**Written instruction**
Give, as a bare number, the count of lines that contain the word "from".

___ Provided entries

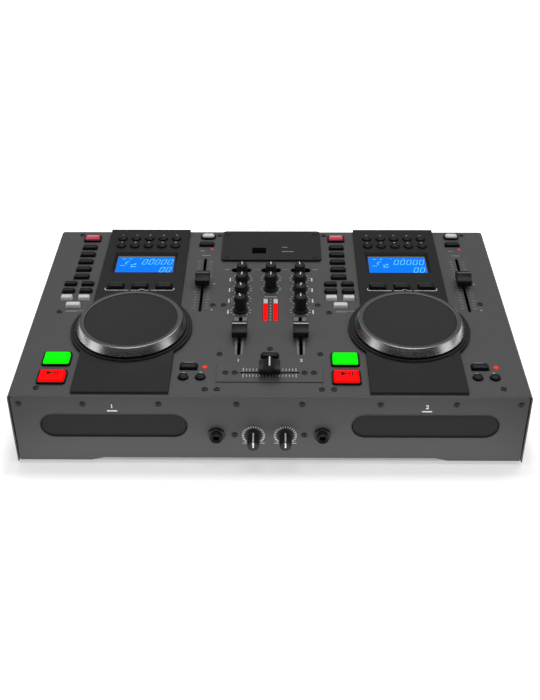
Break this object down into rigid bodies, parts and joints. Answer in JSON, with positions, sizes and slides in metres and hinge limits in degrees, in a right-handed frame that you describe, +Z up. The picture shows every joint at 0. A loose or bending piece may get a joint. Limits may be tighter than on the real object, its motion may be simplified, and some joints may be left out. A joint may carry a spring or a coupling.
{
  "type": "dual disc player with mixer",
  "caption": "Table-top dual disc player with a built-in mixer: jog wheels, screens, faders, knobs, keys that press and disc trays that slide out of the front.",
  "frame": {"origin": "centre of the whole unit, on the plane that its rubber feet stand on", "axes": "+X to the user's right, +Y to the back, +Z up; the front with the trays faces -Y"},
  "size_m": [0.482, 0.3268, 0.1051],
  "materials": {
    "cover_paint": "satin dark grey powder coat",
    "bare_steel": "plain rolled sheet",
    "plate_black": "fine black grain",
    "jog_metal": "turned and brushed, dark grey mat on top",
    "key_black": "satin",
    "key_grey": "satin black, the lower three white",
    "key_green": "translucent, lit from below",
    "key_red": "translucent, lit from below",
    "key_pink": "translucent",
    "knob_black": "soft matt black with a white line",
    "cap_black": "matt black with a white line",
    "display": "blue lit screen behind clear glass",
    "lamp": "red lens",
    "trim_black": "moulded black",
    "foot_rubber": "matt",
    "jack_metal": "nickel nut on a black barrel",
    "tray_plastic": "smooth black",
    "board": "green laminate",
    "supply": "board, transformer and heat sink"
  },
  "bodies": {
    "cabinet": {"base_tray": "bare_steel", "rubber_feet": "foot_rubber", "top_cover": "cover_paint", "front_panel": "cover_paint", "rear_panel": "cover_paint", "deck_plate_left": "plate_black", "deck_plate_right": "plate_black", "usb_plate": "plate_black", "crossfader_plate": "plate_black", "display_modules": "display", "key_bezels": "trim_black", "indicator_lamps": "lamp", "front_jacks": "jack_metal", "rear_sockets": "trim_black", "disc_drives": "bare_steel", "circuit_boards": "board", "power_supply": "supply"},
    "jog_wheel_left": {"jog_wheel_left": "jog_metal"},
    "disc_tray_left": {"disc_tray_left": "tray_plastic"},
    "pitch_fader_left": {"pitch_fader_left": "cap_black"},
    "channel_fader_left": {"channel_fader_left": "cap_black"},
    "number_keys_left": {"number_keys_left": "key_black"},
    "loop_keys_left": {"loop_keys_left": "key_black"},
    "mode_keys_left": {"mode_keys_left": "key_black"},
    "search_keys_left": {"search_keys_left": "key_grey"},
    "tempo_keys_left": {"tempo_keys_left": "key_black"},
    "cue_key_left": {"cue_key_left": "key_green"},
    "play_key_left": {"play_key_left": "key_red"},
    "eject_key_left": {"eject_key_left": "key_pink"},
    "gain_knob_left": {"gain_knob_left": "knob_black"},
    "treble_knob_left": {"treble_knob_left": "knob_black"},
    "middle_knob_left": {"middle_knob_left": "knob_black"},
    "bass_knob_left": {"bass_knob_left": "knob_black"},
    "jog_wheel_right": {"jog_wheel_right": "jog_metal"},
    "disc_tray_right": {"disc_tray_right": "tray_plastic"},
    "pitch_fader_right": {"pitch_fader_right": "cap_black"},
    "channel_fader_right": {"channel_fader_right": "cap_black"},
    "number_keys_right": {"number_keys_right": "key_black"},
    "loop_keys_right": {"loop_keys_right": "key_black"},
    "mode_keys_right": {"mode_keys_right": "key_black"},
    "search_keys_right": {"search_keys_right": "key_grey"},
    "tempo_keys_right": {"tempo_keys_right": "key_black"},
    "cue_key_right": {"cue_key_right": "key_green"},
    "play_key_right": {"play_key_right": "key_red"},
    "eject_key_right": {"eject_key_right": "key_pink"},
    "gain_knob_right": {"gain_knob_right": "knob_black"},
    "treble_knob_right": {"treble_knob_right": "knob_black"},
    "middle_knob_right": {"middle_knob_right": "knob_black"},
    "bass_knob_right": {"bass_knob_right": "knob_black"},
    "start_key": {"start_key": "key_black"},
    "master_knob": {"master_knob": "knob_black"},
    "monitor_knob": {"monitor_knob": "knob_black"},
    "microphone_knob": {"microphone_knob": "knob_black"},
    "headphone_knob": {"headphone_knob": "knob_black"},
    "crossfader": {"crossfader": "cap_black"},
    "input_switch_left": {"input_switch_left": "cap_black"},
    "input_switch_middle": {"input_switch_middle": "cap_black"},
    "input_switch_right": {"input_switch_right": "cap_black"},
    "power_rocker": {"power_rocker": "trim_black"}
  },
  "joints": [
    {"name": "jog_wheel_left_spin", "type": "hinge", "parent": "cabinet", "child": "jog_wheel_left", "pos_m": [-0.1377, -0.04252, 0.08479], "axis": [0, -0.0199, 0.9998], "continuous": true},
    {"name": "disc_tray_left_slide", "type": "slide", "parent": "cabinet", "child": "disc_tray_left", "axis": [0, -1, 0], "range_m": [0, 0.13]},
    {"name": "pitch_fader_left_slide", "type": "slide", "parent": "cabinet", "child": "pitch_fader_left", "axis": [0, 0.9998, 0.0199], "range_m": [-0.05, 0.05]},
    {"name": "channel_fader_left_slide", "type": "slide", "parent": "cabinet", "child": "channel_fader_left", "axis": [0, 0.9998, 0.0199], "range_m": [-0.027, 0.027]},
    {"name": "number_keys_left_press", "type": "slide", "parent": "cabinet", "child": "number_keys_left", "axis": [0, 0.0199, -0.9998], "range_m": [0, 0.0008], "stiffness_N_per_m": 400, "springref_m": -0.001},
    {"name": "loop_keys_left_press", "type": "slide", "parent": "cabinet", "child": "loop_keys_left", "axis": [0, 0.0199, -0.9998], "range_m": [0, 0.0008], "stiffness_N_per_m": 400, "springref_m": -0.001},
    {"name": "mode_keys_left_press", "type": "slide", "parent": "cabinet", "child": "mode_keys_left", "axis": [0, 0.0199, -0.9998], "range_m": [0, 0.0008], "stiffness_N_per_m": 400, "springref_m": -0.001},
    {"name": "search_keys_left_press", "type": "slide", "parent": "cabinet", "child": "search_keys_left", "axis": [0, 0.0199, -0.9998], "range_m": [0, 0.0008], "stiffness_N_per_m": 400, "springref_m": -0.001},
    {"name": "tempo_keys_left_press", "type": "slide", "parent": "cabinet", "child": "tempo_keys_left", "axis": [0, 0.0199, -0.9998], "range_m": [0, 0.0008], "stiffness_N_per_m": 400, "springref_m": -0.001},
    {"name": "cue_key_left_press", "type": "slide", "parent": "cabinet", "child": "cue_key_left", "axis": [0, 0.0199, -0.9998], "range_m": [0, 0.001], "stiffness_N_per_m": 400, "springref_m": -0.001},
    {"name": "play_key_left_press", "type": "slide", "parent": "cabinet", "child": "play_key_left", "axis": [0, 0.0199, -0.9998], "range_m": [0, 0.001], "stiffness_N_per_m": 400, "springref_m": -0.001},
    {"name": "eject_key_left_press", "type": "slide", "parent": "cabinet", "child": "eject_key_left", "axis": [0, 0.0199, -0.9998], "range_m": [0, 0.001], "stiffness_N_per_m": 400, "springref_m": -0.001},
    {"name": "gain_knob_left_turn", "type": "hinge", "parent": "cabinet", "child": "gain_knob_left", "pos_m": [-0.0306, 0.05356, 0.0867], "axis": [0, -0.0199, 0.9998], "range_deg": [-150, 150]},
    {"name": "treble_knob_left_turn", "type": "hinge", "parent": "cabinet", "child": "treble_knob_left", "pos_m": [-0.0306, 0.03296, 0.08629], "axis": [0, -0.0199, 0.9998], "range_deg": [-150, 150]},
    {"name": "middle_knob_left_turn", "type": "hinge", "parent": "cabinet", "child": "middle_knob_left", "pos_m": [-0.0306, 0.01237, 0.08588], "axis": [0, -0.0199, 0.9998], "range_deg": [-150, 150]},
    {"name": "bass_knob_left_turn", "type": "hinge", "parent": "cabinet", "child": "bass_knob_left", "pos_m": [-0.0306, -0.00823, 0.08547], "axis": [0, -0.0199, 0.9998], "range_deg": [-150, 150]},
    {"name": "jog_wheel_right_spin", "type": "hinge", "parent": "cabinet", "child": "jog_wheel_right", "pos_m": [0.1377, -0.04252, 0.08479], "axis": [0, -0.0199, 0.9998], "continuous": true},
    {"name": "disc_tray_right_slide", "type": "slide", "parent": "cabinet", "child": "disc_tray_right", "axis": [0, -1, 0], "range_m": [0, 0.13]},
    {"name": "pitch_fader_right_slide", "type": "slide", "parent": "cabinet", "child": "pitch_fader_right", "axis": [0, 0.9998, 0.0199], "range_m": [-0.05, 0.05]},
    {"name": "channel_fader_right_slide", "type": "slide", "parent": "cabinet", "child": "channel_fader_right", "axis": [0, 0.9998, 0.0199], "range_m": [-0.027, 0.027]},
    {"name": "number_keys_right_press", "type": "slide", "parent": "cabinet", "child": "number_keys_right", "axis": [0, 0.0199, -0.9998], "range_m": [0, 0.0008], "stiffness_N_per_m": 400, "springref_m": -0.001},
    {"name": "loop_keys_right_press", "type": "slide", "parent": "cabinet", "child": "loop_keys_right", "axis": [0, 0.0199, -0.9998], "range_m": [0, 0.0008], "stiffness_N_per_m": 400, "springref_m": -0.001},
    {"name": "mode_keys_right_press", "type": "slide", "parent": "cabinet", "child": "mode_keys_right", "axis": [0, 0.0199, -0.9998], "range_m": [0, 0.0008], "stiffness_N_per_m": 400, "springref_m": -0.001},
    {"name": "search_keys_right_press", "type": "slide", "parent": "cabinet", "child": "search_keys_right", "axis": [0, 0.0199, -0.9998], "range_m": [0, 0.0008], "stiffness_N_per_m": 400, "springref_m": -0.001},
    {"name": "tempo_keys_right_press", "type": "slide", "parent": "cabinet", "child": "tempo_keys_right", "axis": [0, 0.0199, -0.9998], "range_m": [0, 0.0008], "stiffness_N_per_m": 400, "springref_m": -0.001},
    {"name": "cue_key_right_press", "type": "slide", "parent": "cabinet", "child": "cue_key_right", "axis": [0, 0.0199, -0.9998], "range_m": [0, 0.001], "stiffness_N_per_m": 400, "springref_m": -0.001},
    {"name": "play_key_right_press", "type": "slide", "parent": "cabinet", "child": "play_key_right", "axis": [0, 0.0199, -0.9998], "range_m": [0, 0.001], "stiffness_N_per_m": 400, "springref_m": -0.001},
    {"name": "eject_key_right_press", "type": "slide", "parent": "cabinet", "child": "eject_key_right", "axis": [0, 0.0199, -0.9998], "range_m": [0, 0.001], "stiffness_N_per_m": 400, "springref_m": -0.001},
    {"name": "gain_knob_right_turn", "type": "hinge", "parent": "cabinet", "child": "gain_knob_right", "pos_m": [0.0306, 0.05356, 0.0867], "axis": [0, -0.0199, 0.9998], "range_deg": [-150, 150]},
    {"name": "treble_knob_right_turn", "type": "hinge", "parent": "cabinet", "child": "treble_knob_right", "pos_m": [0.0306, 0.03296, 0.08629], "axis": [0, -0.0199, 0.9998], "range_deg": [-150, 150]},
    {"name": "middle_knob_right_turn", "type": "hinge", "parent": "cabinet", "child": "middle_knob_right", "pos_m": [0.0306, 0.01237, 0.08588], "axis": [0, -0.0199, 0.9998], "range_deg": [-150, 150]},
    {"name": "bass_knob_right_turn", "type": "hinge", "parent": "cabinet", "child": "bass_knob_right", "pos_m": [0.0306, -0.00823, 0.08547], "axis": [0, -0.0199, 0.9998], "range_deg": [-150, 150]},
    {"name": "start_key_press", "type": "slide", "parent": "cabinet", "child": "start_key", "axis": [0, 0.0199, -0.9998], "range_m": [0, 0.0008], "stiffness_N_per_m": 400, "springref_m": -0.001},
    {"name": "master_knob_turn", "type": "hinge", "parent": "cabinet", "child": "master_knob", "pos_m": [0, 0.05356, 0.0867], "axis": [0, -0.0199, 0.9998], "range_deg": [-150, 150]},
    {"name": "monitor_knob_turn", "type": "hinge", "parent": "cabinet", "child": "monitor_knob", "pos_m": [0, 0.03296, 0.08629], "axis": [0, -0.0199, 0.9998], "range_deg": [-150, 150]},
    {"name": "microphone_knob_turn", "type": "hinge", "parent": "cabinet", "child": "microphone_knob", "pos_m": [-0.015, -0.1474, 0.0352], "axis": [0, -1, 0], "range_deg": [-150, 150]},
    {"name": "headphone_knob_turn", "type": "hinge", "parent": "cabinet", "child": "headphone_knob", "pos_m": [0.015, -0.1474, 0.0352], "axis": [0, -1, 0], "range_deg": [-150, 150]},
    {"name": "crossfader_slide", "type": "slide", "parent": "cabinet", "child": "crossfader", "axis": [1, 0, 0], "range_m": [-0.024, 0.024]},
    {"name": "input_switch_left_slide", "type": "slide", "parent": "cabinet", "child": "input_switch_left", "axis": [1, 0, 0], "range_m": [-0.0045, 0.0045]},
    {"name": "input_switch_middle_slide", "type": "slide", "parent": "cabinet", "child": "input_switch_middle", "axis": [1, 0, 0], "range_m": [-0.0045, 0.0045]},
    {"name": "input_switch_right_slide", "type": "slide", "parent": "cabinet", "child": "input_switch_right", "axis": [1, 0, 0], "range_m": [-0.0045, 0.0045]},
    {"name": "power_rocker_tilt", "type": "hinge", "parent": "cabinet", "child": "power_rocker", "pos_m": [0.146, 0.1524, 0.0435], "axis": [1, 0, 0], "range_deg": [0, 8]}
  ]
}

______
___ Provided entries

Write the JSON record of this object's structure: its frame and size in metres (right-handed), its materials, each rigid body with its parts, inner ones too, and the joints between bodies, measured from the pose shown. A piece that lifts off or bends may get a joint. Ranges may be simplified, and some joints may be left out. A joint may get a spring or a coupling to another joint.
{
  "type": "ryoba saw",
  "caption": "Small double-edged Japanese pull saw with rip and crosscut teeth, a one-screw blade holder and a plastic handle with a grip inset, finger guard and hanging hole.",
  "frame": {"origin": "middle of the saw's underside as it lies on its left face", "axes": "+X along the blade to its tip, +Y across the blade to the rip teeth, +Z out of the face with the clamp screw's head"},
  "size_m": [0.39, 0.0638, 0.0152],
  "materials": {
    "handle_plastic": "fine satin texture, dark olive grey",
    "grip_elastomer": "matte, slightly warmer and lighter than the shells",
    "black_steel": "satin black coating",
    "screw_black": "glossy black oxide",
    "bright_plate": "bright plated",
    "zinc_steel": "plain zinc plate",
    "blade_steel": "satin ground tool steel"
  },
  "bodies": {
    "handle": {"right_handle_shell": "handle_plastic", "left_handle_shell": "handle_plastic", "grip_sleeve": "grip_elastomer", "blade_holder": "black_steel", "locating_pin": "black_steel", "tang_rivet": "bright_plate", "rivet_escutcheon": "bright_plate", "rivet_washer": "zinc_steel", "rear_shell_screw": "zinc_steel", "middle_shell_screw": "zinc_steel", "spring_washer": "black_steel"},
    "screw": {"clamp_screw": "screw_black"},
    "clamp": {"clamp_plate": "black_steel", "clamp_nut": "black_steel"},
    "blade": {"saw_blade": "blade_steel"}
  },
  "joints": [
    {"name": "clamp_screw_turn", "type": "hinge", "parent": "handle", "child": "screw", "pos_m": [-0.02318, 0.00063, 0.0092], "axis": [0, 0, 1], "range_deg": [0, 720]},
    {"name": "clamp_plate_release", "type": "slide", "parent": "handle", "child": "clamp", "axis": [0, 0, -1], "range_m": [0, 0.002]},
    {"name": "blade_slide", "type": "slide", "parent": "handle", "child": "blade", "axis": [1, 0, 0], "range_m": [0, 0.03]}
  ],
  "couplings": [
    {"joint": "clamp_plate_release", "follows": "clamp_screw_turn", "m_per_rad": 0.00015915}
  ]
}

______

**Exercise solution**
3